# [What to produce]
Everything from the line containing "Recreate this object" through the line containing "left to right." must be quoted exactly; everything else is left out.

# [Input records]

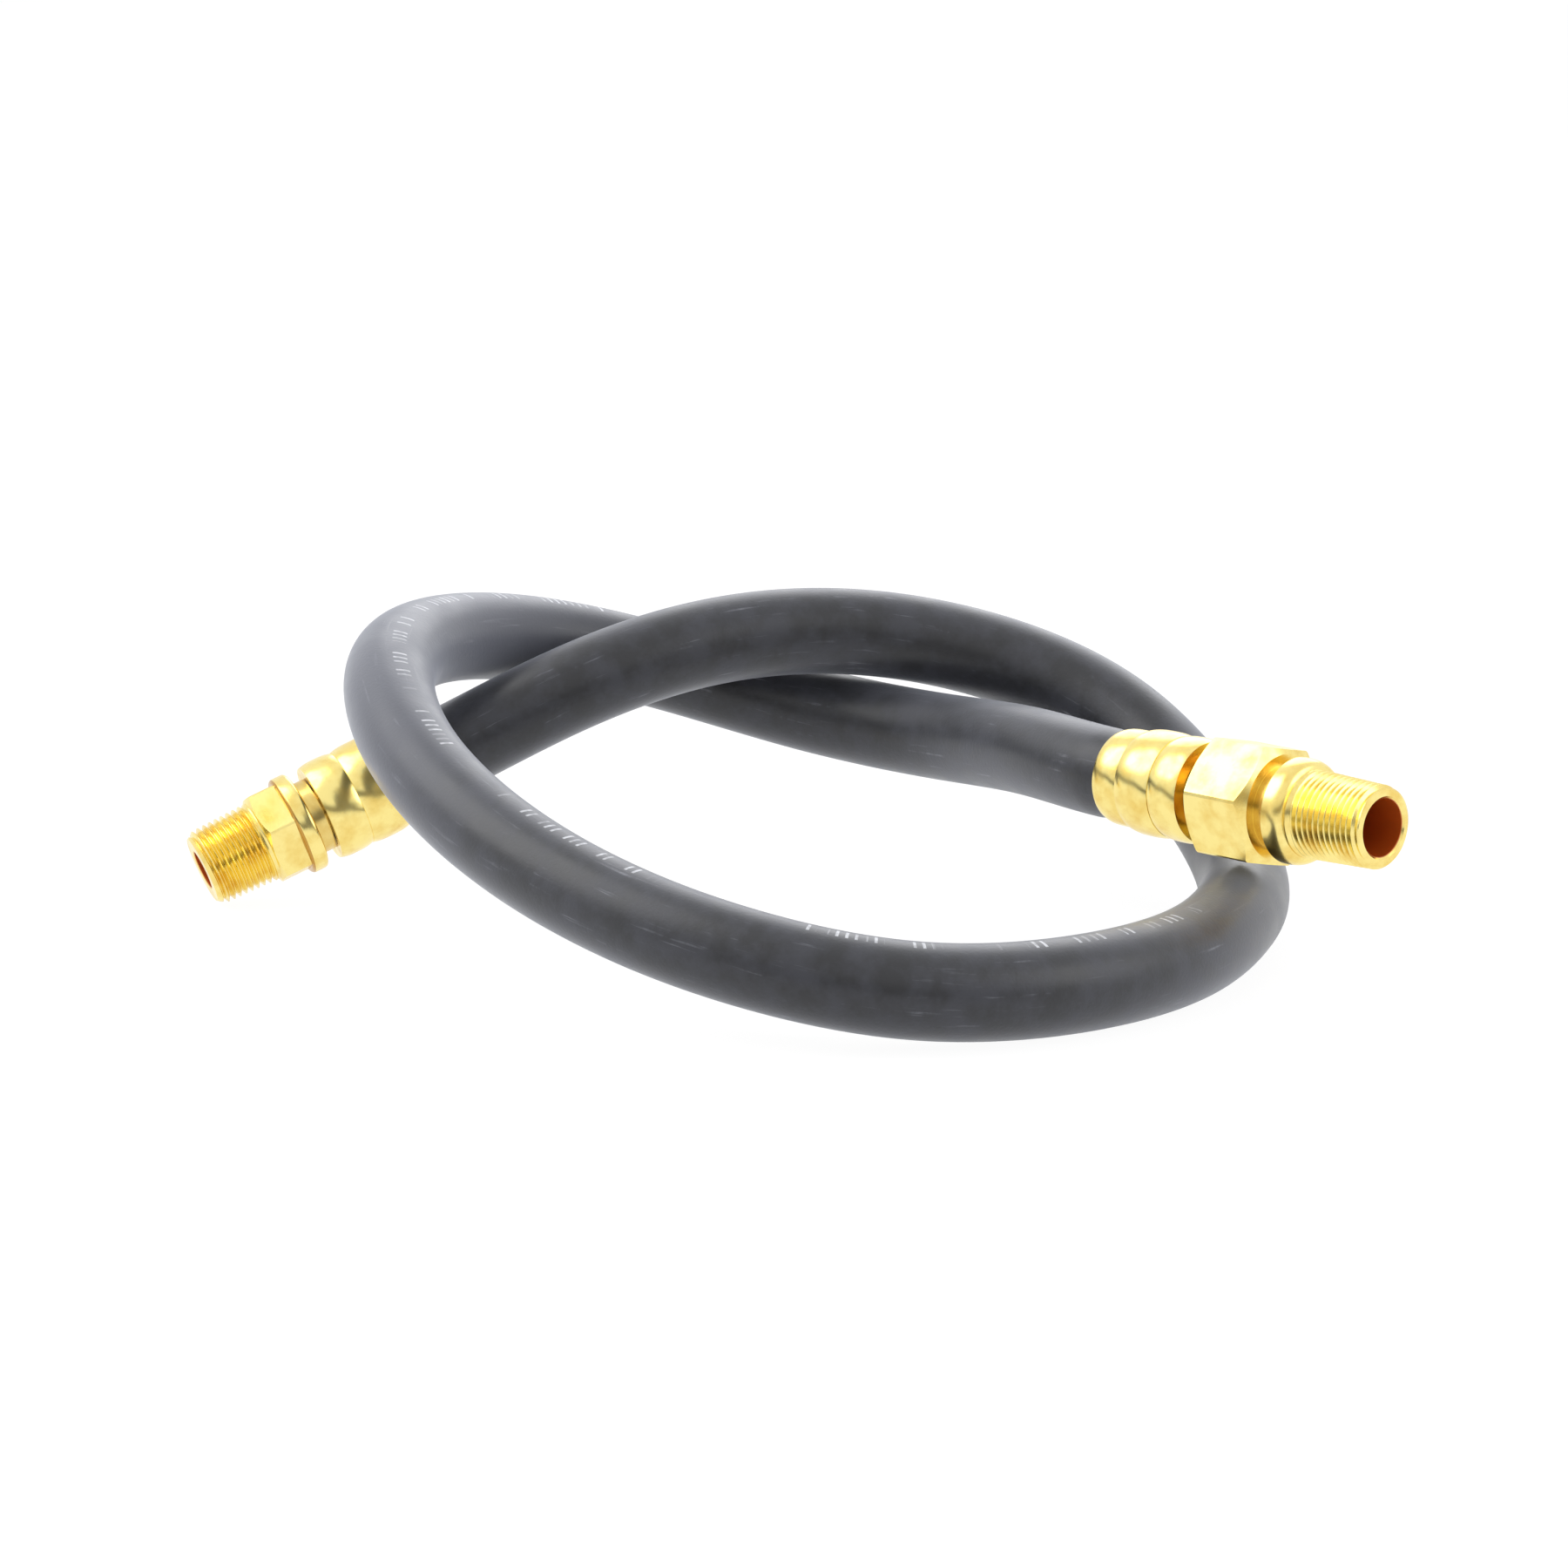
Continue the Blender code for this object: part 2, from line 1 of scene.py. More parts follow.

---

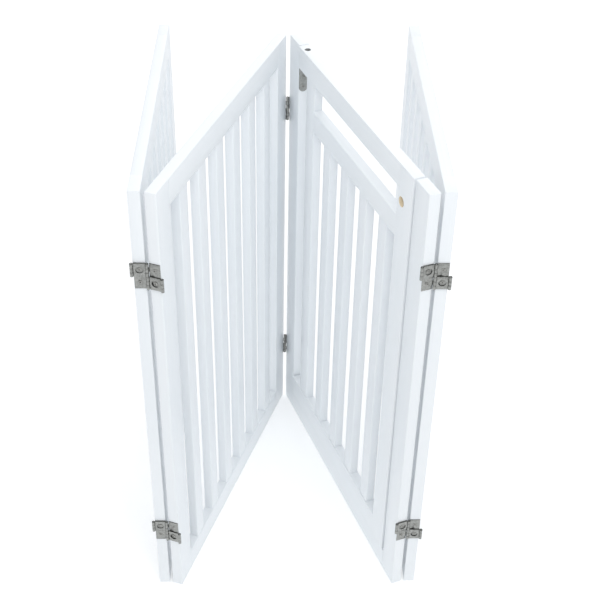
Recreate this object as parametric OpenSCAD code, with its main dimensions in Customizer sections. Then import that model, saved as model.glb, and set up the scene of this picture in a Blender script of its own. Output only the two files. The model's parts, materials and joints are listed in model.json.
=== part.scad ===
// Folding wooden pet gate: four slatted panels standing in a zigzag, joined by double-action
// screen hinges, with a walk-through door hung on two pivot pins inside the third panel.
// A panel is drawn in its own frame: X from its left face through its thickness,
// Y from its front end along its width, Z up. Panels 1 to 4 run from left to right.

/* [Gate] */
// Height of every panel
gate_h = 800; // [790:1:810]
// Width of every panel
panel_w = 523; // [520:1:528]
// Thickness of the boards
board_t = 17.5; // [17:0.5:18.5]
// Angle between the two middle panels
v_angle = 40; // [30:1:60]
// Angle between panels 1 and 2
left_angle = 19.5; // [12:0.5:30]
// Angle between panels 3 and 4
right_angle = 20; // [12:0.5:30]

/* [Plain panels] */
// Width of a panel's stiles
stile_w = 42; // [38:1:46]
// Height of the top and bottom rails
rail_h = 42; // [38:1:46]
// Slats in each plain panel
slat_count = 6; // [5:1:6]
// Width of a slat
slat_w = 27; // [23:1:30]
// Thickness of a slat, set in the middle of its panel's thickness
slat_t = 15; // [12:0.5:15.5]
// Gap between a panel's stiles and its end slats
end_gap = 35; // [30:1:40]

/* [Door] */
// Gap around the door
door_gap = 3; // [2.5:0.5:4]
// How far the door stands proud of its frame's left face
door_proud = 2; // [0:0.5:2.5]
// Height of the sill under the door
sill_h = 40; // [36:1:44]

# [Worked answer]
Recreate this object as parametric OpenSCAD code, with its main dimensions in Customizer sections. Then import that model, saved as model.glb, and set up the scene of this picture in a Blender script of its own. Output only the two files. The model's parts, materials and joints are listed in model.json.
=== part.scad ===
// Folding wooden pet gate: four slatted panels standing in a zigzag, joined by double-action
// screen hinges, with a walk-through door hung on two pivot pins inside the third panel.
// A panel is drawn in its own frame: X from its left face through its thickness,
// Y from its front end along its width, Z up. Panels 1 to 4 run from left to right.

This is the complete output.